▶ _Required work_
Restate the opening lines of the material below word for word, stopping after the line that contains "CAMERA_TURN, CAMERA_RISE, CAMERA_FAR, CAMERA_LENS".

▶ _Recorded information_
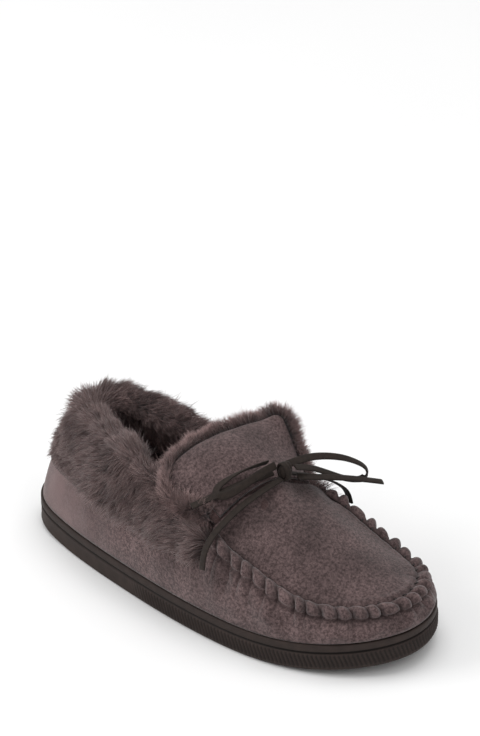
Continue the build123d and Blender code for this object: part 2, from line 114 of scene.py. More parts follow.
# The visible flap is a little longer and wider at its base than the CAD's, and its corners are sharper.
FLAP_LONGER, FLAP_WIDER_OUTER, FLAP_WIDER_INNER, FLAP_TIP_NARROWER = 1.5, 4.0, 1.0, 1.0
FLAP_CORNER_OUTER, FLAP_CORNER_INNER = 6.5, 4.5
BORDER_PAST_FLAP = 2.6       # fleece that shows round the flap
CUFF_SINK, CUFF_SWELL = 3.6, 0.7      # pile under the hair tips, and how uneven it is
CUFF_FOLD_RISE = 4.5         # how much taller the fold stands round the heel
SEAM_EASE = 0.006            # share of the plan over which the gathers start and stop
SUEDE_ROWS, CROWN_ROWS, INSIDE_ROWS = 34, 14, 14
KEY_POWER, SIDE_POWER, TOP_POWER = 8.0, 21.0, 19.0
CAMERA_TURN, CAMERA_RISE, CAMERA_FAR, CAMERA_LENS = 130.7, 32.0, 2.804, 244.1

# ---------------------------------------------------------------- what a user would change
class SlipperSizes(bpy.types.PropertyGroup):
    """Sizes of the visible detail."""

    rib_depth: bpy.props.FloatProperty(
        name="Rib depth", description="How far the sole's side ribs stand out", default=0.0009, unit="LENGTH")
    rib_pitch: bpy.props.FloatProperty(
        name="Rib pitch", description="Distance from one side rib to the next", default=0.0025, unit="LENGTH")
    pucker_count: bpy.props.IntProperty(
        name="Puckers", description="Gathers round the toe seam", default=27, min=8)
    pucker_height: bpy.props.FloatProperty(
        name="Pucker height", description="How far a gather swells", default=0.0031, unit="LENGTH")
    fur_length: bpy.props.FloatProperty(
        name="Fur length", description="Length of a hair on the cuff", default=0.0120, unit="LENGTH")
    hair_width: bpy.props.FloatProperty(
        name="Hair width", description="Width of a lock of hair at its root", default=0.00040, unit="LENGTH")
    hairs_per_patch: bpy.props.IntProperty(
        name="Hairs per patch", description="Locks of hair in each of the cuff's patches",
        default=11000, min=100)
    lace_width: bpy.props.FloatProperty(
        name="Lace width", description="Width of the flat lace", default=0.0046, unit="LENGTH")
    lace_thick: bpy.props.FloatProperty(
        name="Lace thickness", description="Thickness of the flat lace", default=0.0013, unit="LENGTH")
    wrinkle: bpy.props.FloatProperty(
        name="Wrinkle", description="Height of the soft dents in the suede", default=0.0009, unit="LENGTH")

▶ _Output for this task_
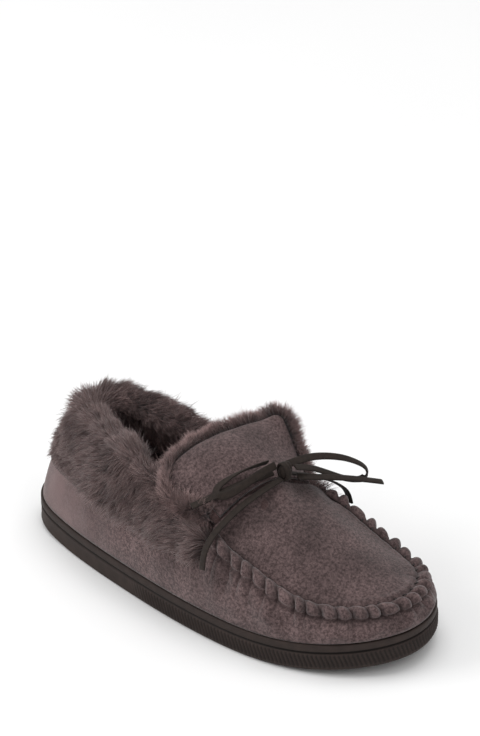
Continue the build123d and Blender code for this object: part 2, from line 114 of scene.py. More parts follow.
# The visible flap is a little longer and wider at its base than the CAD's, and its corners are sharper.
FLAP_LONGER, FLAP_WIDER_OUTER, FLAP_WIDER_INNER, FLAP_TIP_NARROWER = 1.5, 4.0, 1.0, 1.0
FLAP_CORNER_OUTER, FLAP_CORNER_INNER = 6.5, 4.5
BORDER_PAST_FLAP = 2.6       # fleece that shows round the flap
CUFF_SINK, CUFF_SWELL = 3.6, 0.7      # pile under the hair tips, and how uneven it is
CUFF_FOLD_RISE = 4.5         # how much taller the fold stands round the heel
SEAM_EASE = 0.006            # share of the plan over which the gathers start and stop
SUEDE_ROWS, CROWN_ROWS, INSIDE_ROWS = 34, 14, 14
KEY_POWER, SIDE_POWER, TOP_POWER = 8.0, 21.0, 19.0
CAMERA_TURN, CAMERA_RISE, CAMERA_FAR, CAMERA_LENS = 130.7, 32.0, 2.804, 244.1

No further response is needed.